Developers unveiled the restoration of a 650-year-old mosque in Cairo's old city, part of an effort to revitalize the impoverished district and boost tourism to the country's treasure trove of Islamic sites.

The three-year, $1.4 million project restored the Aslam al-Silahdar Mosque, built in 1344-1345 by Aslam al-Bahai, an amir or nobleman who rose to the position of "silahdar," or "swordbearer" for Sultan al-Nasir Mohammed, one of the most powerful of Egypt's Mamluk rulers.

It is tucked into Cairo's al-Darb al-Ahmar district, a dense warren of narrow, dusty alleyways. Many of its 92,000 inhabitants are among the poorest in Egypt, living on less than $1 a day, according to the Canadian Development Agency, which works in the community.

The neighborhood is also packed with antiquities — an Islamic monument about every 20 yards, ranging from Cairo's early days in the 11th century to more modern times.

The area is "comparable to Rome" in terms of monuments, said Luis Monreal, the general manager of the Agha Khan Trust for Culture, an agency of the Agha Khan Development Network, which directed the renovation of the Aslam Mosque, unveiled on Wednesday.

A handful of American donors contributed to the conservation efforts, including the American Research Center in Egypt with a grant from USAID, and the U.S. Ambassador Fund.

The Aslam Mosque was redone from floor to ceiling. Hanging lamps illuminate Islamic-style archways and smooth stone floors. On the exterior, elegant green and black Arabic calligraphy scrolls around the base of the mosque's prominent dome. A square adjoining the mosque was also renovated.

Many of the mosques, mausoleums and Islamic schools in the district are dilapidated and crumbling after decades of neglect.

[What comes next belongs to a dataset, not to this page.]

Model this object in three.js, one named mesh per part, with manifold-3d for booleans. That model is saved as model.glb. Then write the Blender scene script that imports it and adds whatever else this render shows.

Until recently, the Egyptian government also did little to encourage tourism to the area, and most foreign visitors ignored the area in favor of pharaonic sites such as the Giza Pyramids.

Dina Bakhoum, conservation programs manager for AKTC's Egypt branch, said al-Darb al-Ahmar has "great potential to become one of Cairo's major attractions."

The agency — funded by the Agha Khan, hereditary leader of the Nizari branch of Shiite Islam — is carrying out a wider urban renewal project in al-Darb al-Ahmar. In recent years, the Egyptian government also has carried out extensive renovations on mosques and sought to increase the amount of tourism to Islamic sites.